Plumas County Librarian Lindsay Fuchs, left, accepted a donation Oct. 17 of nearly 100 brand new books worth about $1,500 from Plumas County Director of Behavioral Health Tony Hobson who made the books available through a grant. The mental health program wanted to share resources on common emotional and behavioral health issues with the community in general to raise awareness that there is help out there for issues such as anxiety, suicide, depression and more. Photo by Roni Java

When it comes to meeting community needs throughout the region, Plumas County Librarian Lindsay Fuchs, MLIS, believes in maximizing partnerships to stretch both dollars and resources.

So, when the county’s Director of Behavioral Health, Tony Hobson, Ph.D., made her an offer she couldn’t refuse, she gladly said yes.

Hobson had an opportunity to spend some grant money on literacy services that would address concerns and awareness about vital mental and behavioral health issues such as anxiety, depression, ADHD, trauma, suicide, domestic violence, healthy relationships and more.

There’s help out there for these issues, which often impact local families.

Working with Fuchs, Hobson came up with a plan to make more resources available to community members countywide.

The result? A generous gift of approximately 100 brand new books worth about $1,500 were donated Oct. 17 to the county library for distribution to all four branches in Chester, Greenville, Portola and Quincy.

The books provide helpful information on a range of critical emotional and mental health needs and are available for checkout or reserve by contacting your local library.

“We hope this increases awareness about what mental illness looks like because it’s different for everyone,” Hobson said as he delivered the hefty donation of new books, many of them useful for self-help and research on common problems faced by Plumas County families and others.

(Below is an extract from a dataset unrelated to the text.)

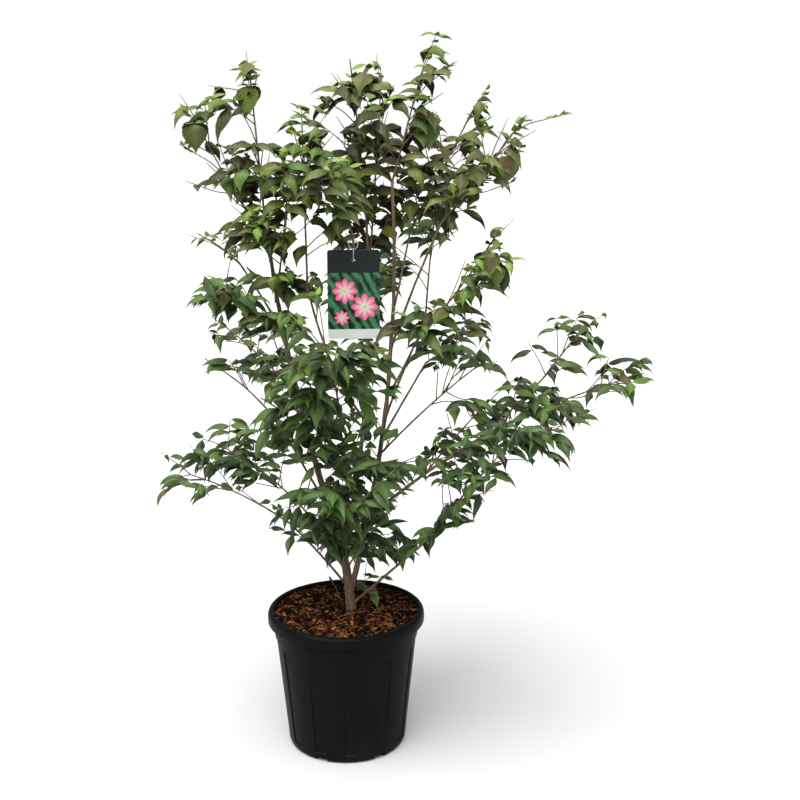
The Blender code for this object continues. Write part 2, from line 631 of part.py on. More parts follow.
class Grower:
    """Grows one mass within its own space, clear of every solid that stands already."""

    def __init__(self, spray, points, obstacles):
        self.spray = spray
        self.points = points
        self.obstacles = obstacles
        self.own = Obstacles()
        self.pieces = []
        self.rng = random.Random(f"growth of {spray.name}")

    def inside(self, verts):
        """Whether each vertex lies within the mass's reach of its stem."""
        for vert in verts:
            if min((vert - point).length for point in self.points) > self.spray.reach:
                return False
        return True

    def fits(self, whole, beyond_root):
        """Clear of all that stands, and of this mass's own pieces from just beyond its root."""
        return (
            self.inside(whole[0])
            and not self.obstacles.touched_by(*whole)
            and not self.own.touched_by(*beyond_root)
        )

    def add_leaf(self, node, way, side, size, pose=FULL_LEAF):
        """Tries a few near headings, and leaves the leaf out where none is clear."""
        rise, hang = pose
        for _ in range(TRIES):
            split = math.radians(self.rng.uniform(48, 78))
            out = way * math.cos(split) + side * math.sin(split)
            azimuth = math.degrees(math.atan2(out.y, out.x)) + self.rng.uniform(-16, 16)
            lift = max(-38.0, min(38.0, math.degrees(math.asin(max(-1.0, min(1.0, out.z))))))
            lift = lift * 0.5 + self.rng.uniform(*rise)
            out = heading(azimuth, lift)
            length = size * self.rng.uniform(0.86, 1.12)
            droop = self.rng.uniform(*hang)
            root = node - out * LEAF_SUNK
            beyond = leaf_mesh(node + out * length * ROOT_SHARE, out, length * (1 - ROOT_SHARE), droop, CLEAR)
            if not self.fits(leaf_mesh(root, out, length, droop, CLEAR), beyond):
                continue
            self.pieces.append(leaf_mesh(root, out, length, droop))
            self.own.add(*beyond)
            return True
        return False

    def add_pair(self, node, way, roll, size, pose=FULL_LEAF):
        level, rise = across(way)
        roll = math.radians(roll + self.rng.uniform(-14, 14))
        side = level * math.cos(roll) + rise * math.sin(roll)
        self.add_leaf(node, way, side, size, pose)
        self.add_leaf(node, way, -side, size, pose)

    def add_twig(self, node, way, side, length, size):
        for _ in range(TRIES):
            split = math.radians(SIDE_SPLIT + self.rng.uniform(-12, 10))
            out = (way * math.cos(split) + side * math.sin(split)).normalized()
            reach = length * self.rng.uniform(0.85, 1.1)
            bend = (out + UP * self.rng.uniform(-0.10, 0.28)).normalized()
            points = [node, node + (out + bend) * reach * 0.5]
            if reach > NODE_SPACING:
                points.insert(1, node + out * reach * 0.5)
            ahead = [node + out * SPRAY_FOOT_RADIUS * 2.5, *points[1:]]
            whole = twig_mesh(points, TWIG_RADIUS, TWIG_RADIUS, CLEAR)
            if not self.fits(whole, twig_mesh(ahead, TWIG_RADIUS, TWIG_RADIUS, CLEAR)):
                continue
            self.pieces.append(twig_mesh(points, TWIG_RADIUS, TWIG_RADIUS * 0.85))
            self.own.add(*twig_mesh(ahead, TWIG_RADIUS, TWIG_RADIUS))
            if reach > NODE_SPACING:
                self.add_pair(points[1], bend, 0.0, size)
            self.add_pair(points[-1] - bend * TWIG_RADIUS * 1.5, bend, 0.0, size * 0.95)
            return True
        return False

    def grow(self):
        spray = self.spray
        count = max(2, round(spray.length / NODE_SPACING))
        crosswise = spray.lift > STEEP
        roll = self.rng.uniform(0, 180) if crosswise else 0.0
        first, last = FIRST_NODE, 1.0 - TIP_SPACING / spray.length
        for index in range(count):
            share = first + (last - first) * index / (count - 1)
            node, way = along(self.points, share)
            level, rise = across(way)
            tilt = math.radians(roll + self.rng.uniform(-12, 12))
            side = level * math.cos(tilt) + rise * math.sin(tilt)
            length = spray.length * TWIG_SHARE * (1.0 - 0.75 * share) + 0.012
            length = min(length, spray.reach * 0.72)
            for hand in (side, -side):
                if length > SHORTEST_TWIG and index < count - 1:
                    grown = self.add_twig(node, way, hand, length, spray.leaf)
                    if grown:
                        continue
                self.add_leaf(node, way, hand, spray.leaf)
            roll += 90.0 if crosswise else 0.0
        node, way = along(self.points, 1.0)
        tip = node - way * SPRAY_TIP_RADIUS * 1.5
        self.add_pair(tip, way, roll, spray.leaf * TIP_LEAF, TIP_LEAF_POSE)


def mesh_lists(made):
    return (
        [made.matrix_world @ vert.co for vert in made.data.vertices],
        [tuple(face.vertices) for face in made.data.polygons],
    )


def build_spray_stems(paths, cutters):
    """The stem of every mass, cut clear of the limb that bears it."""
    stems = {}
    for spray in SPRAYS:
        points, way = rooted(spray, paths, SPRAY_STEP)
        radii = radii_of(points, SPRAY_FOOT_RADIUS, SPRAY_TIP_RADIUS)
        verts, faces = tube_mesh(points, radii, SPRAY_SIDES, first_way=way)
        stem = add_object(spray.name, from_lists(verts, faces), f"leaf_{spray.tone}")
        mine = BVHTree.FromPolygons(verts, faces)
        for name, cutter in cutters.items():
            if way and name == spray.parent:
                continue
            if mine.overlap(BVHTree.FromPolygons(*mesh_lists(cutter))):
                boolean(stem, "DIFFERENCE", cutter)
                keep_largest(stem)
        room = tube_mesh(points, radii, SPRAY_SIDES, CLEAR, way)
        stems[spray.name] = (stem, points, room)
    return stems


def build_sprays(paths, cutters, others):
    """Each mass of foliage as one solid on one stem, grown in turn round those before it."""
    bpy.context.view_layer.update()
    standing = Obstacles()
    for made in [*cutters.values(), *others]:
        standing.add(*mesh_lists(made))
    stems = build_spray_stems(paths, cutters)
    for spray in SPRAYS:
        body, points, _ = stems[spray.name]
        obstacles = Obstacles()
        obstacles.shells = list(standing.shells)
        for name, (_, _, room) in stems.items():
            if name != spray.name:
                obstacles.add(*room)
        grower = Grower(spray, points, obstacles)
        grower.grow()
        group = bpy.data.collections.new(f"{spray.name}_pieces")
        bpy.context.scene.collection.children.link(group)
        for piece in grower.pieces:
            add_object("piece", from_lists(*piece), f"leaf_{spray.tone}", group)
        boolean(body, "UNION", group, "MANIFOLD")
        remove_collection(group)
        keep_largest(body)
        standing.add(*mesh_lists(body))


def main():
    for made in list(bpy.data.objects):
        bpy.data.objects.remove(made)
    pot = build_pot()
    soil = build_soil()
    paths, cutters = build_limbs()
    card, tie = build_label(paths)
    build_sprays(paths, cutters, [pot, soil, card, tie])
    for cutter in cutters.values():
        remove_object(cutter)


main()
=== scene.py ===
"""Kousa dogwood in a black nursery container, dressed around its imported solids.

Metres, +Z up; the origin is the middle of the container's flat underside and -Y is the front.
Limbs are given by where they leave their parent, their heading, length and bend. Every mass of
foliage grows on its own stem by a seeded rule: side twigs in opposite pairs, finer twigs on
those, and leaves in pairs at each node, kept within the mass's reach.
"""

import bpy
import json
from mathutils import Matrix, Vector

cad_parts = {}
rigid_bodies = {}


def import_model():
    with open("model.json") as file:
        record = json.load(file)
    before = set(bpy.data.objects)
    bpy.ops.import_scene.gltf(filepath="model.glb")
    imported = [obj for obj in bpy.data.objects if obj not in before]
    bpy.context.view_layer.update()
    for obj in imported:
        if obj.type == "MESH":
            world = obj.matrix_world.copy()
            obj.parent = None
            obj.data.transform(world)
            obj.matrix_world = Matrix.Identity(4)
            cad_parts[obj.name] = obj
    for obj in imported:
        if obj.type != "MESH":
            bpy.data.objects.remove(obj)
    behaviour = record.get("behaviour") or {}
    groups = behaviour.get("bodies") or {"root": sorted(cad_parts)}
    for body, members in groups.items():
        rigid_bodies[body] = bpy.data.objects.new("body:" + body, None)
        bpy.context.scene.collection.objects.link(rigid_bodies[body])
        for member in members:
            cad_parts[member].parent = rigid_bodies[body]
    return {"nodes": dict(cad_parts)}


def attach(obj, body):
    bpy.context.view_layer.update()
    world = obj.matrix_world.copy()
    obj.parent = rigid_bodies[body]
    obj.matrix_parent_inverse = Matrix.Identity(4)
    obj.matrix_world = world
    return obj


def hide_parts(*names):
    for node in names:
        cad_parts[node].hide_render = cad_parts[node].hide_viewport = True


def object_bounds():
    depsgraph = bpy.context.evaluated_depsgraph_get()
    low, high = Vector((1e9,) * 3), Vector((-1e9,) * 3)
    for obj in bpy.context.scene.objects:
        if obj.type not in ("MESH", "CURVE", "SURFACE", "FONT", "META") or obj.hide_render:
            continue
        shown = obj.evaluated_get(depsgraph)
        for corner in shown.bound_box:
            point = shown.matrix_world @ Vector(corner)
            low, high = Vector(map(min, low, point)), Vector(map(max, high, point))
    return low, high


bl_info = {
    "name": "Potted Kousa Dogwood",
    "version": (1, 0, 0),
    "blender": (4, 5, 0),
    "location": "3D View > Sidebar > Dogwood",
    "description": "Builds a potted kousa dogwood: container, soil, bark, foliage, label and stage",
    "category": "Object",
}

import json
import math
import random
from collections import defaultdict, namedtuple
from itertools import product

import bmesh
import bpy
import numpy as np
from bpy.props import FloatProperty, FloatVectorProperty, IntProperty, PointerProperty
from mathutils import Matrix, Vector, noise
from mathutils.bvhtree import BVHTree

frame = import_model()
CAD_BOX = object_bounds()
CAD_NODES = sorted(frame["nodes"])

UP = Vector((0.0, 0.0, 1.0))
GAP = 0.0003  # between neighbouring solids

# Container, as the solids have it
POT_HEIGHT = 0.2535
POT_BASE_RADIUS = 0.1044
POT_TAPER = 0.1142
POT_WALL = 0.003
POT_FLOOR = 0.012
RIM_RADIUS = 0.1405
RIM_HEIGHT = 0.0205
LIP_THICKNESS = 0.0032
PANEL_COUNT = 12
PANEL_TOP = 0.1955
PANEL_FOOT = 0.016
PANEL_TURN = 6.0
NOTCH_COUNT = 6
NOTCH_DEPTH = 0.013
NOTCH_HEIGHT = 0.009
NOTCH_FACES = 5
POT_STEPS = 144
PANEL_FACES = 5
HALF_FACE = 180.0 / POT_STEPS  # degrees; a panel's middle before it is turned
WALL_FOOT = 0.1054  # radius and taper of the wall below the band under the lip
WALL_TAPER = 0.1013
BAND_FOOT = 0.207
BAND_PROUD = 0.0018

SOIL_EDGE = 0.247
SOIL_CROWN = 0.250
SOIL_SLOPE_END = 0.05  # radius where the rise to the crown ends
SOIL_LIFT = 0.0004  # of the loose top over the solid
SOIL_RINGS = 26
SOIL_STEPS = 96
TRUNK_CLEARANCE = 0.0135  # radius about the trunk without chips
CHIP_SIZES = (0.0022, 0.0062)
LARGE_CHIP_SIZES = (0.007, 0.012)
SMALL_CHIP_SHARE = 0.93
FIBRE_SIZES = (0.006, 0.020)
FIBRE_RADII = (0.00026, 0.00052)
TRUNK_SPOT = Vector((0.0096, -0.0008, SOIL_CROWN + GAP))

# Label
CARD_SIZE = Vector((0.086, 0.0008, 0.148))
CARD_HOLE_RADIUS = 0.0036
CARD_HOLE_DROP = 0.016
CARD_YAW = 4.0
CARD_STRIPS = 14  # across the bow
BLOSSOMS = ((0.33, 0.54, 0.25), (0.71, 0.36, 0.27), (0.27, 0.24, 0.15))  # middle and radius on the print
PETALS = 8
BLOSSOM_EYE = (0.62, 0.50, 0.10)
BAND_SHEEN = (0.012, 0.024, 0.024)
RING_RADIUS = 0.0075
RING_WIRE = 0.0008
LOOP_WIRE = 0.0007
LOOP_HALF_WIDTH = 0.0036
RING_SHARE = 0.90  # of the bough's length, where the ring hangs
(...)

Hobson explained that these kinds of resources are typically available for individuals involved in behavioral health services, including the criminal justice community. But, he and Fuchs agreed, with titles on such topics as easing anxiety, managing depression or learning what healthy relationships are, there was substantial value in making the new books available to the general public.

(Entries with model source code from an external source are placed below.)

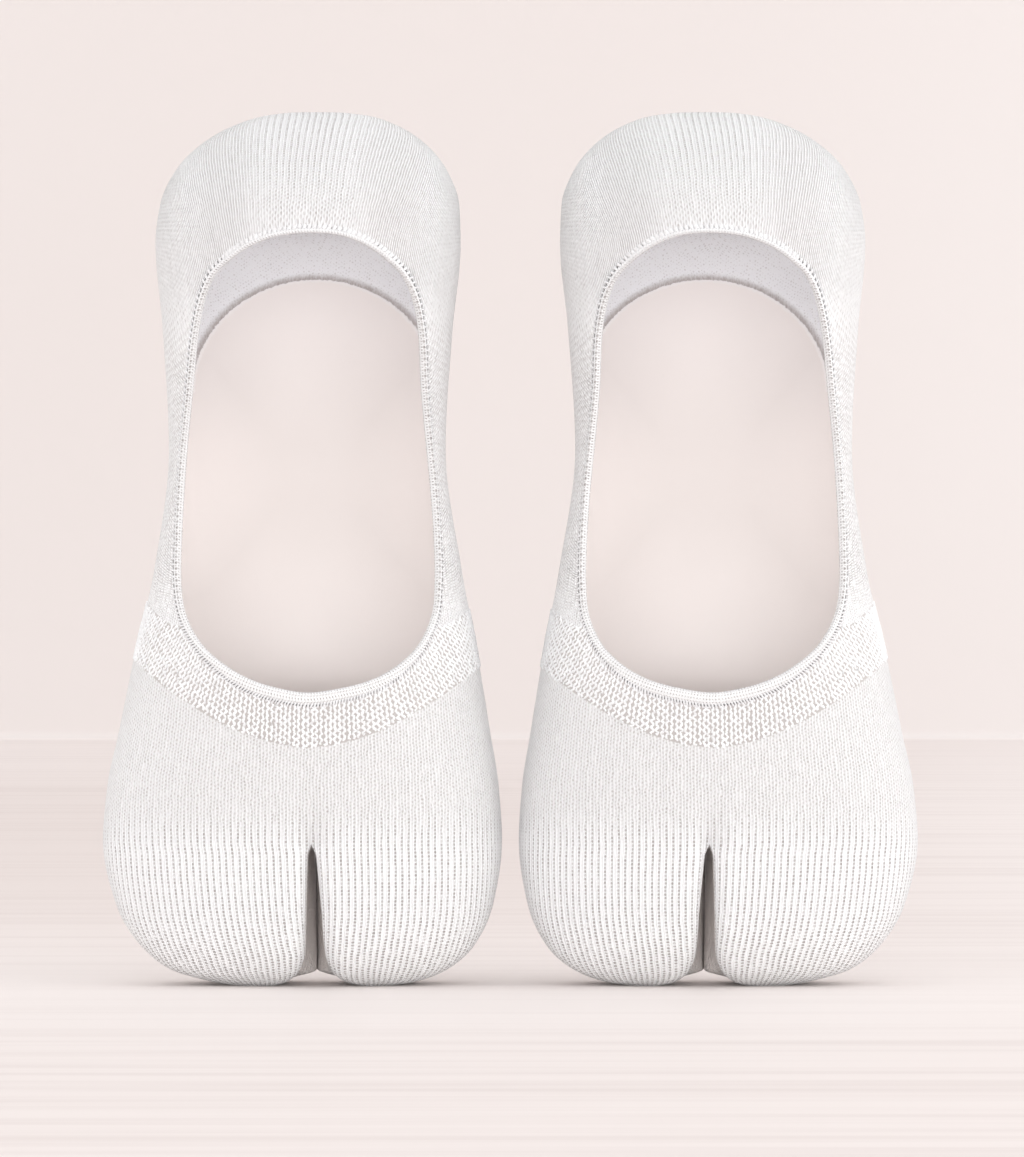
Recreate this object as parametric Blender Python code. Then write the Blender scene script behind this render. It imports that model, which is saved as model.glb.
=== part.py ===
"""Pair of split-toe foot-cover socks, each standing on its toe tips with its opening to the front.

Metres, +Z up, -Y to the front. The pair's mirror plane is x = 0 and the floor is z = 0.
Tables are in millimetres. "outer" and "inner" are distances from the mirror plane to the
little-toe side and the big-toe side, so one table serves both socks.
"""

import math
from collections import namedtuple

import bpy
import numpy as np

MM = 0.001

DEPTH_SHIFT = 10.5  # moves the tables' depths so that the origin is midway between front and back
WALL = 1.2  # knit wall
SEAM_GAP = 0.3  # between the knit's edge and the welt
WELT_PROUD = 0.3  # how far the welt stands out of the knit on each face
WELT_SIDE = 1.3  # welt height along the sides and the heel
WELT_FRONT = 3.0  # welt height at the middle of the front edge

COLUMNS = 48  # points round a whole ring, front centre first, then the outer side
HALF = COLUMNS // 2
WINDOW = 7  # columns from the front centre to each side of the opening
ROWS_FRONT = 8  # rows from the toe split to the front edge of the opening
ROWS_SIDE = 14  # rows along the opening's sides
ROWS_HEEL = 9  # rows from the heel edge to the last ring at the top
SPLIT_STEPS = 6  # steps along the wall between the toes, front to back
CROWDING = 0.45  # how much closer the columns stand beside the split
SMOOTH_PASSES = 3000  # relaxing passes of the ring grid

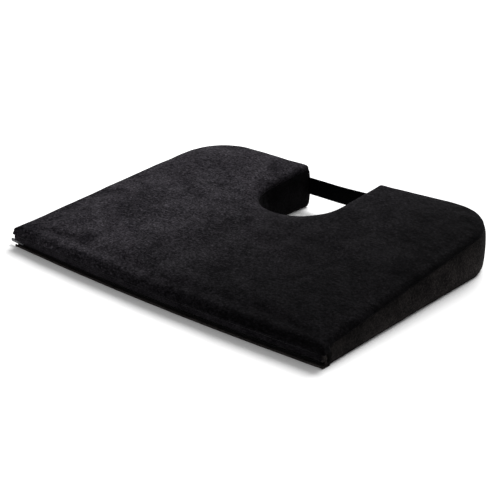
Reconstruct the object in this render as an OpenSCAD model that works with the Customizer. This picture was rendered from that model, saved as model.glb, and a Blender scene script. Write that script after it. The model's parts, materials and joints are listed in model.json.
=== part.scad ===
// Wedge seat cushion with a cut-out for the tailbone, a zipped cover and a
// webbing strap across the back of the cut-out.
// Millimetres, +Z up, +X to the sitter's side, +Y to the back of the seat.
// The origin is the centre of the underside, which lies on the seat.

/* [Cushion] */
// Width across the front edge
cushion_w = 457; // [400:1:548]
// Depth from the middle of the front edge to the back of the lobes
cushion_d = 344; // [287:1:420]
// Height of the front edge
front_h = 25; // [23:0.5:34]
// Height at the back of the lobes
rear_h = 58; // [46:0.5:90]
// How far the front edge bows out at its middle
front_bow = 7; // [4:0.5:12]
// How much each side comes in from front to back
side_taper = 5; // [0:0.5:12]
// Radius of the two back corners
corner_r = 65; // [40:1:80]
// How far a lobe's inner end lies in front of its backmost line
lobe_drop = 5; // [1:0.5:10]

/* [Cut-out] */
// Width of the cut-out
cut_w = 108; // [80:1:132]
// Depth of the cut-out from the back of the lobes
cut_d = 136; // [100:1:170]

/* [Cover] */
// Thickness of the cover's fabric
cloth_t = 1.2; // [0.8:0.1:1.6]
// Thickness of a folded edge of the fabric
fold_t = 2.4; // [1.6:0.1:3.2]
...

“Hopefully, we can prevent some problems within our communities and the county,” Hobson said, adding a special thank you to county employee Chae Shannon for her work coordinating the grant expenditure and procurement of the books.

Many times, having access to the right book at the right time helps answer questions about issues people are facing and takes some of the stress out of dealing with difficult family situations.

Fuchs expressed her appreciation, too, and thanked Hobson and his team for collaborating on this joint effort to serve Plumas County communities.